'Reflections' mural at Wellington Dam
Collie's shift from coal mining includes luring tourists to visit the world's largest dam mural. Image by HANDOUT/WESTERN AUSTRALIAN GOVERNMENT
  • politics

Nuclear plan a ‘distraction’ as coal town transitions

Aaron Bunch June 1, 2024

A Western Australian coal town lined up as a potential site for a nuclear power station says the plan is a distraction as it works to ditch fossil fuels.

The federal coalition has floated plans to add nuclear energy to the power grid should it win government by building reactors at sites currently home to either coal or gas-fired power stations.

The sites have not yet been announced but the list is believed to include Collie, 200km south of Perth and home to about 7500 people, where a state government-supported pivot away from the coal industry is underway.

Coal file image
 Collie in WA’s south has been home to coal mining for more than 100 years. Image by Jeremy Ng/AAP PHOTOS 

Shire President Ian Miffling said the $662 million Just Transition plan had created a “buzz” in the town and the federal coalition’s nuclear power plan hadn’t received much attention.

“Collie hasn’t been consulted at all and we don’t know any of the details of the policy and what they propose, so we’ve not given it too much credence at this stage,” he told AAP.

“(But) you don’t have to be Einstein to know that Collie would have to be on the radar, considering that we’ve got coal-fired power stations with the hub of the transmission network and it’s probably where all the all the connections would be made.”

Mr Miffling said locals were focused on bolstering their skills for jobs in new industries, like the recently approved green steel mill and Synergy’s $1.6 billion battery to store renewable energy once coal is retired as an energy supply in 2030.

“The potential for nuclear, which would be a long way down the track, is a bit of a distraction and it really doesn’t need us to spend too much time talking about it at this point,” he said.

Collie’s rich history as the coal town that powered WA to become the nation’s economic engine room has been captured in an expansive mural trail connecting nearby Wellington Dam with the town.

The outdoor art gallery and the development of adventure tourism infrastructure, such as mountain bike trails, have contributed to the community’s growing optimism and boosted visitor numbers by more than 70 per cent in the past five years.

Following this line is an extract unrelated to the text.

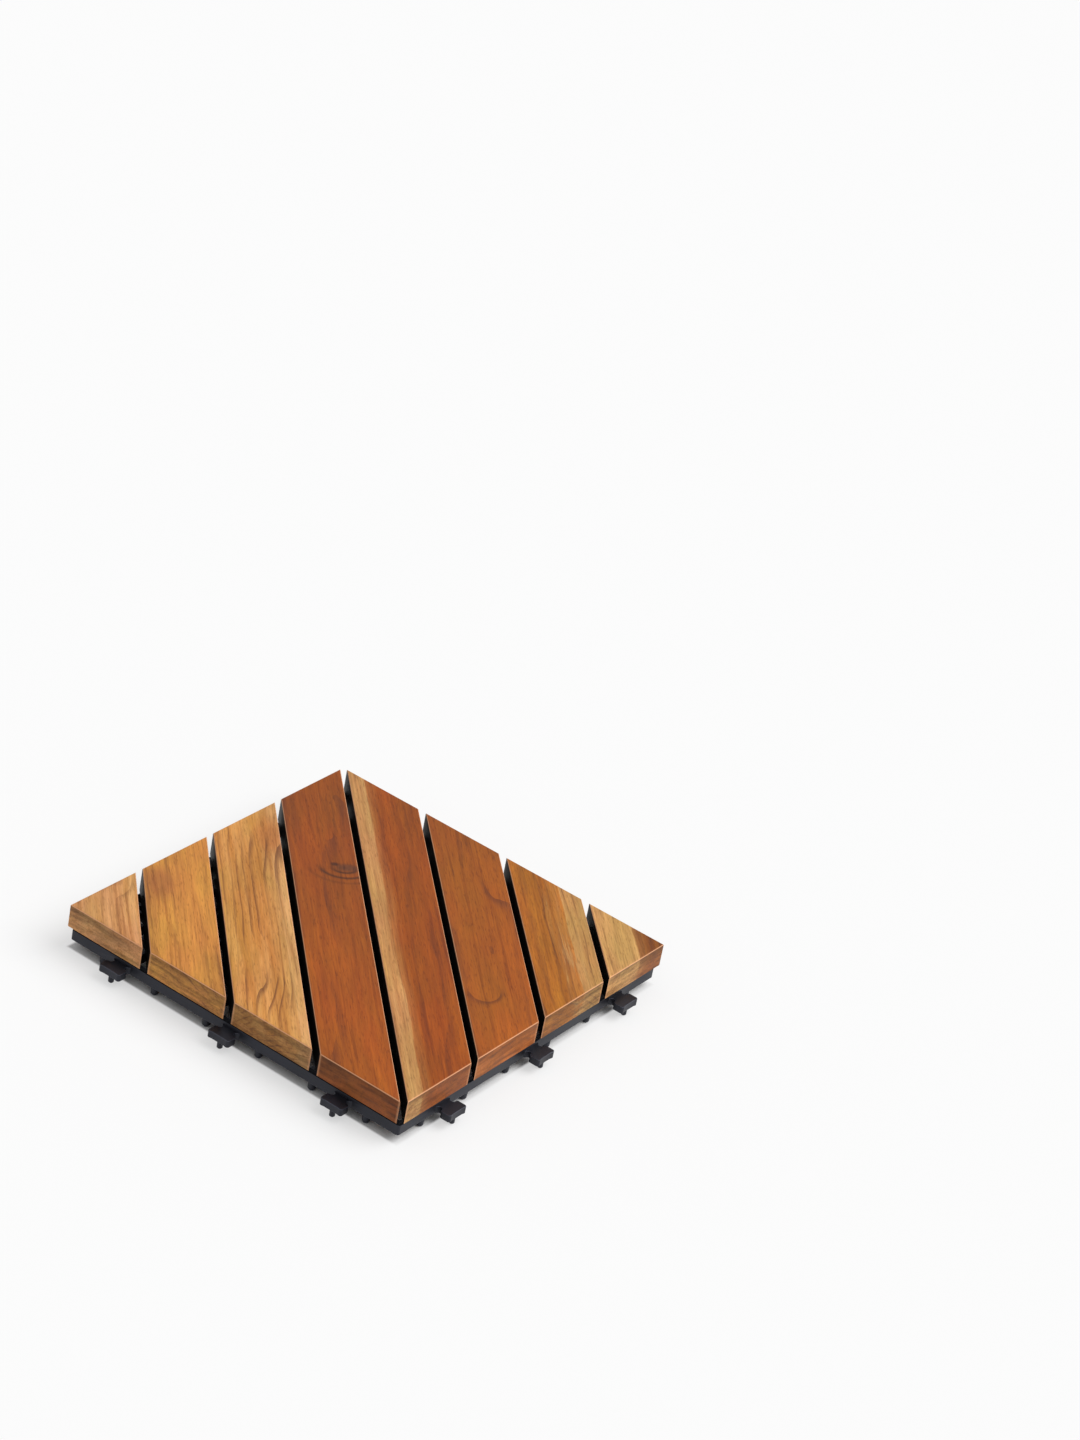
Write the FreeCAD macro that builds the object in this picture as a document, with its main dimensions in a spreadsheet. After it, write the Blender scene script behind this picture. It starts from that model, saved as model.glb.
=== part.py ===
import FreeCAD, Part
import math
import os
import Sketcher

# Interlocking deck tile: diagonal wooden slats, screwed from below to one square moulded grid.
# The grid stands on round feet, with butterfly tabs along two edges and sockets for them along the others.
# The origin is the centre of the square at the level of the ground. +Z is up. Sizes are in millimetres.
# The tabs are on the edges that face -Y and +X. The slats run from the +X -Y corner to the -X +Y corner.

os.makedirs("parts", exist_ok=True)
doc = FreeCAD.newDocument("deck_tile")

# Driving dimensions: name, size, meaning
SIZES = [
    ("tile_side", 300.0, "side of the square of wood"),
    ("corner_slat", 47.6, "height of the triangle of a corner slat, from its long edge to the corner"),
    ("slat_gap", 5.0, "drainage gap between two slats"),
    ("slat_thickness", 18.0, "thickness of the slats"),
    ("slat_arris", 1.0, "radius of the eased top edges of a slat"),
    ("rim_inset", 2.0, "how far the rim stands in from the edge of the wood"),
    ("rim_height", 10.5, "height of the rim, from its lower edge to the wood"),
    ("rim_wall", 2.5, "thickness of the rim"),
    ("rim_corner", 2.0, "radius of the outer corners of the rim"),
    ("rib_pitch", 23.75, "spacing of the square grid of ribs"),
    ("rib_wall", 2.4, "thickness of a rib of the grid"),
    ("rib_drop", 1.0, "drainage space between the ribs along X and the wood"),
    ("rib_height", 7.0, "height of the ribs along X"),
    ("cross_rib_drop", 0.5, "drainage space between the ribs along Y and the wood"),
    ("cross_rib_height", 8.0, "height of the ribs along Y"),
    ("edge_cell", 12.0, "least free width between the last rib and the rim"),
    ("seat_wall", 3.0, "thickness of the diagonal rib that each slat lies on"),
    ("seat_height", 6.0, "height of the diagonal ribs"),
    ("foot_height", 6.5, "height of the feet below the rim"),
    ("foot_radius", 3.1, "radius of a foot, from the rim up"),
    ("foot_draft", 0.5, "how much thinner a foot is at the ground"),
    ("foot_bevel", 0.9, "width of the bevel round the end of a foot or pin"),
    ("foot_setback", 0.3, "how far the feet at the rim stand in from its face"),
    ("tab_pitch", 100.0, "spacing of the tabs and of the sockets"),
    ("tab_margin", 30.0, "least distance from a tab to the corner of the tile"),
    ("tab_thickness", 5.5, "thickness of a tab"),
    ("tab_reach", 14.0, "length of a tab beyond the rim"),
    ("tab_root", 16.0, "width of a tab where it leaves the rim"),
    ("tab_neck", 11.0, "width of the neck of a tab"),
    ("tab_neck_length", 4.8, "distance from the rim to the back of the wings"),
    ("tab_head", 19.0, "width of a tab across its wings"),
    ("tab_hollow", 0.9, "depth of the hollow in the end of a tab"),
    ("tab_round", 1.9, "radius of the corners of the wings"),
    ("tab_pin_radius", 2.1, "radius of the pin under a tab"),
    ("tab_pin_inset", 4.5, "distance from the end of a tab to the axis of its pin"),
    ("socket_clearance", 0.4, "free space all round a tab in a socket"),
    ("socket_wall", 2.2, "wall round the pocket of a socket"),
    ("joint_gap", 0.3, "how far a socket stands in from the edge of the wood"),
    ("screw_shank", 1.75, "radius of the shank of a screw"),
    ("screw_head", 3.5, "radius of the head of a screw"),
    ("screw_head_height", 2.3, "height of the head of a screw"),
    ("screw_head_bevel", 0.9, "width of the bevel round the head of a screw"),
    ("screw_length", 19.0, "length of a screw beyond its head"),
    ("screw_point", 3.5, "length of the point of a screw"),
    ("screw_cross", 3.8, "length of each slot of the cross in the head of a screw"),
    ("screw_cross_width", 0.9, "width of each slot of the cross"),
    ("screw_cross_depth", 1.3, "depth of the cross"),
    ("screw_clearance", 0.1, "free space round the shank of a screw and beyond its point"),
    ("screw_head_clearance", 0.6, "free space round the head of a screw"),
    ("screw_seat", 7.0, "plastic between the head of a screw and the wood"),
    ("screw_sunk", 0.5, "how deep the head of a screw lies in its boss"),
    ("screw_end_distance", 40.0, "distance from a screw to the end of its slat"),
    ("corner_screw_distance", 22.0, "the same distance on a corner slat"),
    ("boss_wall", 1.8, "wall of the boss round the head of a screw"),
]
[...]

Mr Miffling said the town had become a destination “rather than just a place that you pass by” but declined to go down the “rabbit hole” on whether the nuclear reactor plan could one day threaten the growing tourism industry.

Local state Labor MP Jodie Hanns said federal opposition leader Peter Dutton and the coalition were out of touch with what was happening on the ground in Collie and floating plans for a reactor in the town was “arrogant and disrespectful”.

“The federal Liberals are not interested in a conversation about Collie, their only interest is in the politics,” she said.

“And the losers in this (are) my community and the people that live and work here.”

Yallourn Power Station
 Coal-fired power stations such as Yallourn in Victoria are coming to the end of their lives. Image by Diego Fedele/AAP PHOTOS 

She said the transition, which started in 2018, had created certainty for the community as it forged its future after more than 100 years of coal mining.

“My husband works at the power station and he is a transitioning worker. What’s happening in conversations around my dining table at home is happening in in other households around Collie,” she said.

“No one I’ve spoken to is in support of a nuclear reactor being put in Collie … my house will be up for sale if this becomes a reality.”

AMWU state secretary Steve McCartney said Collie workers had been discussing for years what they wanted for the town after coal mining ended, “and I can guarantee you one of the things wasn’t a nuclear power station”.

Mr Dutton has called for a “sensible debate” on nuclear and suggested those living near a coal or gas plant would be receptive to nuclear energy.

“When you look at (those) communities … people are in favour (of nuclear) because they understand the technology,” he said last week.

“They understand that it’s zero emissions, that it is latest generation, it’s the same technology the government signed up to for the nuclear submarines, so it’s safe for our sailors.”

WA Liberals energy spokesman Steve Thomas on Sunday said Mr Dutton’s plan wouldn’t work in the west because the state’s power system was too small to accommodate a large, cost-effective nuclear power plant.

“There might one day be room for a small one when the time is right and the business case stacks up and the community accepts it,” he said.

Peter Dutton
 Federal opposition leader Peter Dutton has called for a sensible debate on nuclear. Image by James Ross/AAP PHOTOS 

The WA Chamber of Minerals and Energy said it had noted the opposition’s plan and that it supported diversifying WA’s energy mix.

Industry needs a low-emission, cost-effective and reliable electricity supply to support the state’s 2030 emissions reduction targets, the advocacy group said.

“In the short-term, we need significant and sustained effort from government to fast-track new energy project approvals and invest in new generation and transmission infrastructure,” chief executive Rebecca Tomkinson said.

“So let’s keep the focus on what needs to be done here and now.”